STATED PROBLEM — Reproduce, word for word, only the lines from the one containing "Reconstruct the object" through the one containing "const RING_SAG = 0.15;", both included.

Extracted data entries:
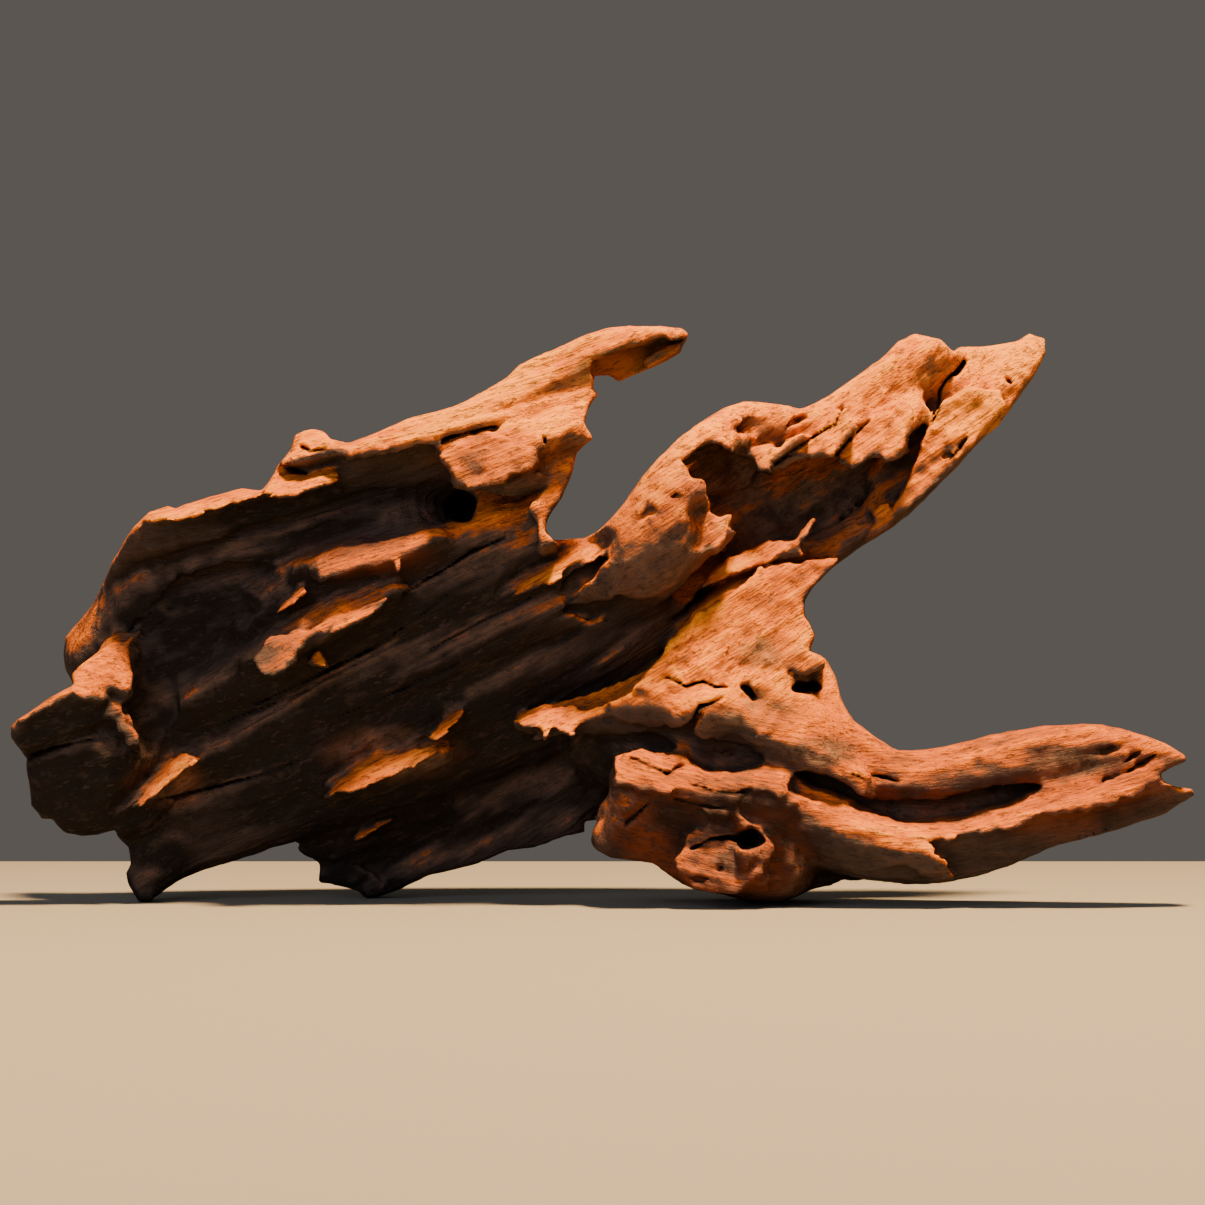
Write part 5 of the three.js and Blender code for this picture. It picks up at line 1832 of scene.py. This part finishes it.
@dataclass
class Driftwood:
    """The whole piece: grown, parted and dressed."""

    limbs: tuple[Limb, ...]
    tints: tuple[Tint, ...]

    def build(self) -> list[tuple[Piece, str]]:
        """Makes the pieces, each with the name of the node that it stands for."""
        sculpt = Sculpt(list(self.limbs))
        LOG.info("grown")
        points, triangles = sculpt.mesh()
        LOG.info("meshed: %d triangles", len(triangles))
        rest = new_object("rest", (points + np.array(SCULPT_ORIGIN)) * MM, triangles)
        pieces = []
        for limb in self.limbs:
            whole = limb.part(rest) if limb.planes else rest
            pieces += [(piece, limb.name) for piece in limb.split(whole)]
        self.dress(sculpt, pieces)
        return pieces

    def dress(self, sculpt: Sculpt, pieces: list[tuple[Piece, str]]) -> None:
        """Gives every piece its normals, its painted light and shade and the wood material."""
        material = WeatheredRootWood().make()
        near, wide = sculpt.crowding(CLOSE_BY), sculpt.crowding(ROUND_ABOUT)
        planes = [plane for limb in self.limbs for plane in (*limb.planes, *limb.cuts)]
        for piece, _ in pieces:
            mesh = piece.data
            mesh.materials.clear()
            mesh.materials.append(material)
            mesh.polygons.foreach_set("material_index", np.zeros(len(mesh.polygons), np.int32))
            mesh.set_sharp_from_angle(angle=SHARP_ANGLE)
            crisp(mesh, planes)
            count = len(mesh.vertices)
            points = np.empty(count * 3, np.float32)
            mesh.vertices.foreach_get("co", points)
            points = in_sculpt(points)
            normals = sculpt.normals(points, NORMAL_REACH)
            for grain in Grain:
                self.store(mesh, grain.stored, "FLOAT_VECTOR", grain.value.lay(points))
            self.store(mesh, "grain_shares", "FLOAT_COLOR", grain_shares(points))
            crowd = sculpt.coarse.sample(near, points), sculpt.coarse.sample(wide, points)
            self.store(mesh, "age", "FLOAT_COLOR", self.age(points, normals, *crowd))
            self.store(mesh, "tint", "FLOAT_COLOR", self.hues(points))

    def age(self, points: Array, normals: Array, near: Array, wide: Array) -> Array:
        """How much light and shade is painted into the surface colour.

        Args:
            points: places in mm.
            normals: which way the surface faces there.
            near: how much of the space close by is wood.
            wide: how much of the space farther round is wood.

        Returns:
            One row of three values for each place.
        """
        # Painted light: what faces up and a little forwards, towards the key lamp, and what stands
        # free or is an edge is painted lighter; what wood stands close round is painted darker.
        free = 1 - np.clip((wide - 0.3) / 0.5, 0, 1)
        up = normals @ np.array(PAINTED_LIGHT_SIDE, np.float32)
        painted_light_and_tone = 0.1 + 0.58 * ease((up + 0.15) / 0.75) + 0.2 * (free - 0.4)
        painted_light_and_tone += 0.45 * (0.5 - near)
        seen_x, seen_z, _ = flatten(*points.T)
        # Tints add their patches of painted light and painted shade, and the lightness of some
        # hues.
        for tint in self.tints:
            share = self.covered(tint, seen_x, seen_z)
            painted_light_and_tone += tint.light * share
        # Painted shade: darker where wood stands close round a place, as in hollows, and darkest in
        # tight creases and along the cracks.
        painted_hollow_shade = ease((near - 0.54) / 0.3) * 0.6 + ease((wide - 0.56) / 0.28) * 0.6
        painted_crack_shade = ease((near - 0.66) / 0.22)
        # Painted shade along each crack's seen course, on faces turned to the front.
        front = normals[:, 1] < 0.1
        for limb in self.limbs:
            for crack in limb.cracks:
                reached = front & (points[:, 1] > crack.near) & (points[:, 1] < crack.far)
                painted_crack_shade = np.maximum(painted_crack_shade, crack.drawn(seen_x, seen_z) * reached)
        return np.stack([np.clip(painted_light_and_tone, 0, 1), painted_hollow_shade, painted_crack_shade], 1)

    def hues(self, points: Array) -> Array:
        """How grey, red and yellow each place is washed."""
        seen_x, seen_z, _ = flatten(*points.T)
        result = np.zeros((len(points), 3), np.float32)
        for tint in self.tints:
            share = self.covered(tint, seen_x, seen_z)
            result += share[:, None] * np.array([tint.grey, tint.red, tint.yellow], np.float32)
        return np.clip(result, 0, 1)

    @staticmethod
    def covered(tint: Tint, x: Array, z: Array) -> Array:
        """How much a tint covers each seen place."""
        away = np.hypot((x - tint.place[0]) / tint.size[0], (z - tint.place[1]) / tint.size[1])
        return ease((TINT_END - away) / TINT_FADE)

    @staticmethod
    def store(mesh: bpy.types.Mesh, name: str, kind: str, values: Array) -> None:
        """Keeps values on the vertices for the material to read."""
        attribute = mesh.attributes.new(name, kind, "POINT")
        if kind == "FLOAT_COLOR":
            values = np.concatenate([values, np.ones((len(values), 1))], 1)
            attribute.data.foreach_set("color", values.astype(np.float32).ravel())
        else:
            attribute.data.foreach_set("vector", values.astype(np.float32).ravel())


@dataclass(frozen=True)
class Lamp:
    """A square lamp: the way to it, how far it stands and its side in m, its power in W."""

    way: tuple[float, float, float]
    distance: float
    size: float
    power: float
    colour: str


@dataclass(frozen=True)
class Studio:
    """A pale floor under an even sky, a soft key light from above and the camera at the eye.

    The frame's width is in mm where the sculpt's origin is, the sensor's in mm; the floor is in m.
    """

    floor_width: float = 12.0
    floor_depth: float = 6.0
    floor_back: float = 0.41
    floor_colour: str = "#97928a"
    floor_roughness: float = 0.9
    frame_width: float = 460.31
    sensor: float = 36.0
    horizon: float = 0.11826
    view_end: float = 50.0
    aim: tuple[float, float, float] = (0, 0, 0.1)
    key: Lamp = Lamp((0.14, -0.28, 0.945), 1.7, 0.26, 134.0, "#ffd296")
    fill: Lamp = Lamp((-0.4, -0.9, 0.15), 2.2, 1.6, 27.0, "#dfe6f2")
    sky: str = "#d2c9bf"
    sky_strength: float = 0.17

    def build(self) -> None:
        """Sets the stage."""
        self.set_floor()
        self.set_camera()
        self.set_lights()

    def set_floor(self) -> None:
        """A wide pale floor at the level the wood stands on, which ends some way behind it."""
        shape = bmesh.new()
        bmesh.ops.create_grid(shape, x_segments=1, y_segments=1, size=0.5)
        bmesh.ops.scale(shape, vec=(self.floor_width, self.floor_depth, 1), verts=shape.verts)
        shift = (0, self.floor_back - self.floor_depth / 2, 0)
        bmesh.ops.translate(shape, vec=shift, verts=shape.verts)
        mesh = bpy.data.meshes.new("floor")
        shape.to_mesh(mesh)
        shape.free()
        material = bpy.data.materials.new("matt_painted_board")
        material.use_nodes = True
        shader = material.node_tree.nodes["Principled BSDF"]
        shader.inputs["Base Color"].default_value = linear(self.floor_colour)
        shader.inputs["Roughness"].default_value = self.floor_roughness
        mesh.materials.append(material)
        link("floor", mesh)

    def set_camera(self) -> None:
        """The camera stands at the eye and looks level, with the view shifted up."""
        camera = bpy.data.cameras.new("camera")
        camera.sensor_width = self.sensor
        camera.lens = self.sensor / self.frame_width * EYE_DISTANCE
        camera.shift_y = self.horizon
        camera.clip_end = self.view_end
        item = link("camera", camera)
        x, y, _ = SCULPT_ORIGIN
        item.location = (x * MM, (y - EYE_DISTANCE) * MM, EYE_HEIGHT * MM)
        item.rotation_euler = (math.radians(90), 0, 0)
        bpy.context.scene.camera = item

    def set_lights(self) -> None:
        """A warm key from above and in front, a wide dim fill from the front and an even sky."""
        self.add_light("key", self.key)
        self.add_light("fill", self.fill)
        world = bpy.data.worlds.new("sky")
        bpy.context.scene.world = world
        world.use_nodes = True
        background = world.node_tree.nodes["Background"]
        background.inputs["Color"].default_value = linear(self.sky)
        background.inputs["Strength"].default_value = self.sky_strength

    def add_light(self, name: str, lamp: Lamp) -> None:
        """Puts a lamp where it belongs, facing the wood's middle."""
        light = bpy.data.lights.new(name, "AREA")
        light.size = lamp.size
        light.energy = lamp.power
        light.color = linear(lamp.colour)[:3]
        item = link(name, light)
        direction = Vector(lamp.way).normalized()
        item.location = Vector(self.aim) + direction * lamp.distance
        item.rotation_euler = direction.to_track_quat("Z", "Y").to_euler()


def main() -> None:
    """Builds the driftwood and the stage, and reports each piece."""
    logging.basicConfig(level=logging.INFO, format="%(relativeCreated)d %(message)s")
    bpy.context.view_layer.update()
    Studio().build()
    driftwood = Driftwood(LIMBS, TINTS)
    for piece, node in driftwood.build():
        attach(piece, "root")
        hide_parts(node)
        LOG.info("%s stands for %s: %d faces", piece.name, node, len(piece.data.polygons))


if __name__ == "__main__":
    main()
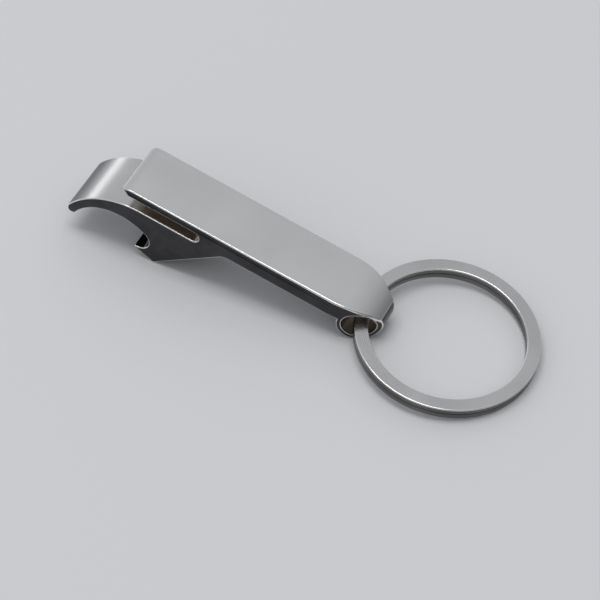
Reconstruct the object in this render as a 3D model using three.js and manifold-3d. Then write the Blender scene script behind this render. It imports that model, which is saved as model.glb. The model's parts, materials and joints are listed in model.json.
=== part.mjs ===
// Keychain bottle opener: a one-piece metal opener with a clip leaf on top, and a flat split ring
// through the eyelet at its tail. Millimetres, +Z up. The opener lies on its tooth and its eyelet,
// with the nose at -X, the key ring at +X and the width along Y.

import * as THREE from 'three';
import { mergeVertices } from 'three/addons/utils/BufferGeometryUtils.js';
import Module from 'manifold-3d';

const wasm = await Module();
wasm.setup();

// Driving dimensions. Profile positions are measured on the side face: x along the flat top towards
// the ring, from near the front of the leaf, and z up from the flat top, so all below it is negative.
const WIDTH = 11.1;
const EDGE_BEVEL = 0.1;

const LEAF_THICKNESS = 1.65;
const LEAF_FRONT = { x: 0.8, z: -3.2, radius: 3.2 };
const LEAF_TIP = { x: -1.15, land: 0.18 };
const LEAF_CHISEL_END = 0.3;
const CLIP_SLOT_HEIGHT = 2.35;
const CLIP_SLOT_END = 14.3;
const BAR_THICKNESS = 3.65;

const NOSE_TOP = { x: 3.2, radius: 14.6, endZ: -12.2 };
const NOSE_UNDER = { x: 0.07, z: -16.84, radius: 9.09, endZ: -13.4 };
const NOSE_TIP = { x: -9.9, z: -13.85, radius: 0.8 };
const THROAT = { x: 3.9, z: -11, radius: 2.15 };
const TOOTH_TIP = { x: 3.65, land: 0.25 };
const TOOTH_HEEL = { x: 7.7, z: -15, radius: 0.6 };
const SLANT_TOP_X = 19.4;
const SLANT_FILLET = 2.6;

const EYE = { x: 45, z: -4.1, radius: 3.7 };
const EYE_HOLE = { x: 44.95, z: -4.05, radius: 2.7, flare: 0.25 };
const TAIL_DROP = { x: 41.7, radius: 11.5 };
const TAIL_CORNER = { x: 39, radius: 15 };

const RING_OUTER_RADIUS = 16;
const RING_BAND = 2.4;
const RING_COIL_THICKNESS = 1.15;
const RING_COIL_GAP = 0.1;
const RING_JOG = THREE.MathUtils.degToRad(20);
const RING_END_GAP = THREE.MathUtils.degToRad(1);
const RING_EDGE_RADIUS = 0.25;
const RING_REACH = 13.95; // from the axis of the eyelet hole to the centre of the ring
const RING_SHIFT = 1.8; // of the ring's centre towards +Y, as it lies in its loose eyelet
const RING_SAG = 0.15; // the ring's middle plane below the axis of the eyelet hole

const ARC_STEPS = 10;
const HOLE_STEPS = 40;
const RING_STEPS = 144;

// Helpers for outlines.

function angleOf(circle, point) {
  return Math.atan2(point.z - circle.z, point.x - circle.x);
}

function distance(a, b) {
  return Math.hypot(b.x - a.x, b.z - a.z);
}

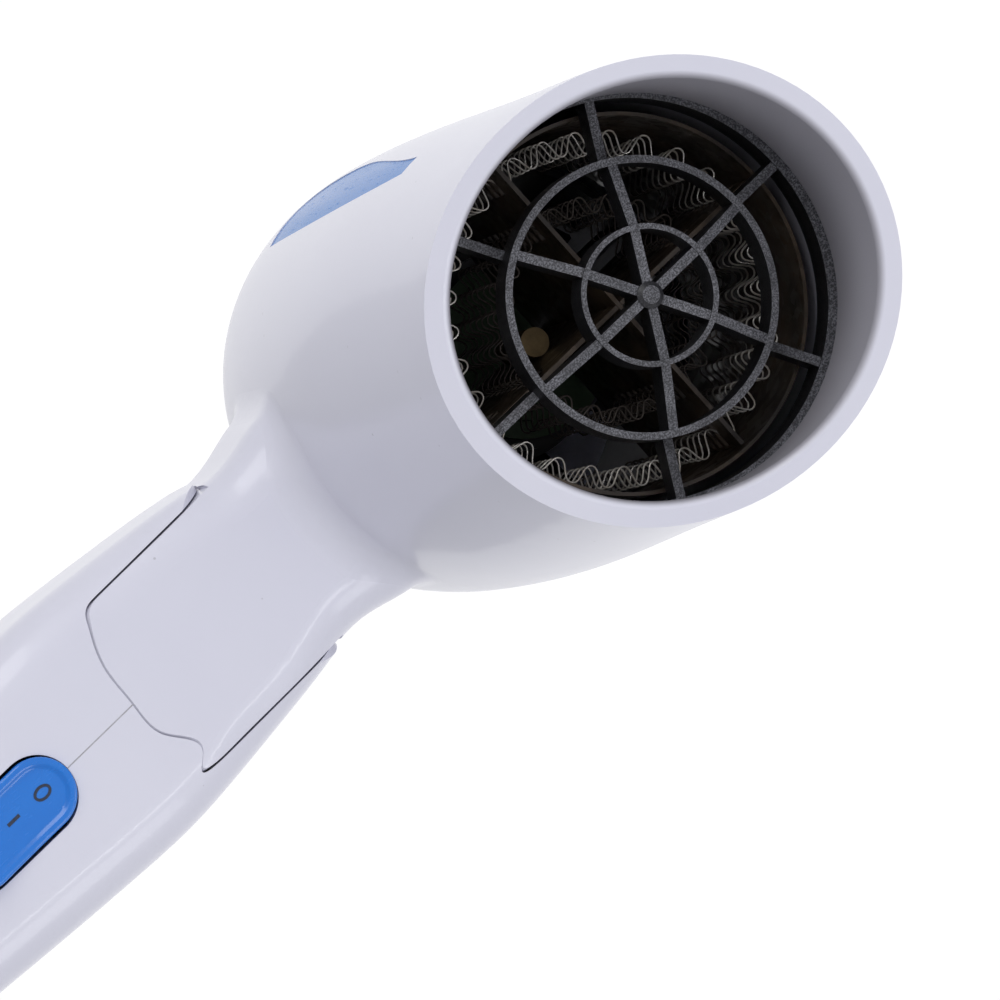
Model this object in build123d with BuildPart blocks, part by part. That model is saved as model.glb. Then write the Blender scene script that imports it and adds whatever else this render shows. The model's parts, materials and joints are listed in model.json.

EXERCISE ANSWER —
Reconstruct the object in this render as a 3D model using three.js and manifold-3d. Then write the Blender scene script behind this render. It imports that model, which is saved as model.glb. The model's parts, materials and joints are listed in model.json.
=== part.mjs ===
// Keychain bottle opener: a one-piece metal opener with a clip leaf on top, and a flat split ring
// through the eyelet at its tail. Millimetres, +Z up. The opener lies on its tooth and its eyelet,
// with the nose at -X, the key ring at +X and the width along Y.

import * as THREE from 'three';
import { mergeVertices } from 'three/addons/utils/BufferGeometryUtils.js';
import Module from 'manifold-3d';

const wasm = await Module();
wasm.setup();

// Driving dimensions. Profile positions are measured on the side face: x along the flat top towards
// the ring, from near the front of the leaf, and z up from the flat top, so all below it is negative.
const WIDTH = 11.1;
const EDGE_BEVEL = 0.1;

const LEAF_THICKNESS = 1.65;
const LEAF_FRONT = { x: 0.8, z: -3.2, radius: 3.2 };
const LEAF_TIP = { x: -1.15, land: 0.18 };
const LEAF_CHISEL_END = 0.3;
const CLIP_SLOT_HEIGHT = 2.35;
const CLIP_SLOT_END = 14.3;
const BAR_THICKNESS = 3.65;

const NOSE_TOP = { x: 3.2, radius: 14.6, endZ: -12.2 };
const NOSE_UNDER = { x: 0.07, z: -16.84, radius: 9.09, endZ: -13.4 };
const NOSE_TIP = { x: -9.9, z: -13.85, radius: 0.8 };
const THROAT = { x: 3.9, z: -11, radius: 2.15 };
const TOOTH_TIP = { x: 3.65, land: 0.25 };
const TOOTH_HEEL = { x: 7.7, z: -15, radius: 0.6 };
const SLANT_TOP_X = 19.4;
const SLANT_FILLET = 2.6;

const EYE = { x: 45, z: -4.1, radius: 3.7 };
const EYE_HOLE = { x: 44.95, z: -4.05, radius: 2.7, flare: 0.25 };
const TAIL_DROP = { x: 41.7, radius: 11.5 };
const TAIL_CORNER = { x: 39, radius: 15 };

const RING_OUTER_RADIUS = 16;
const RING_BAND = 2.4;
const RING_COIL_THICKNESS = 1.15;
const RING_COIL_GAP = 0.1;
const RING_JOG = THREE.MathUtils.degToRad(20);
const RING_END_GAP = THREE.MathUtils.degToRad(1);
const RING_EDGE_RADIUS = 0.25;
const RING_REACH = 13.95; // from the axis of the eyelet hole to the centre of the ring
const RING_SHIFT = 1.8; // of the ring's centre towards +Y, as it lies in its loose eyelet
const RING_SAG = 0.15; // the ring's middle plane below the axis of the eyelet hole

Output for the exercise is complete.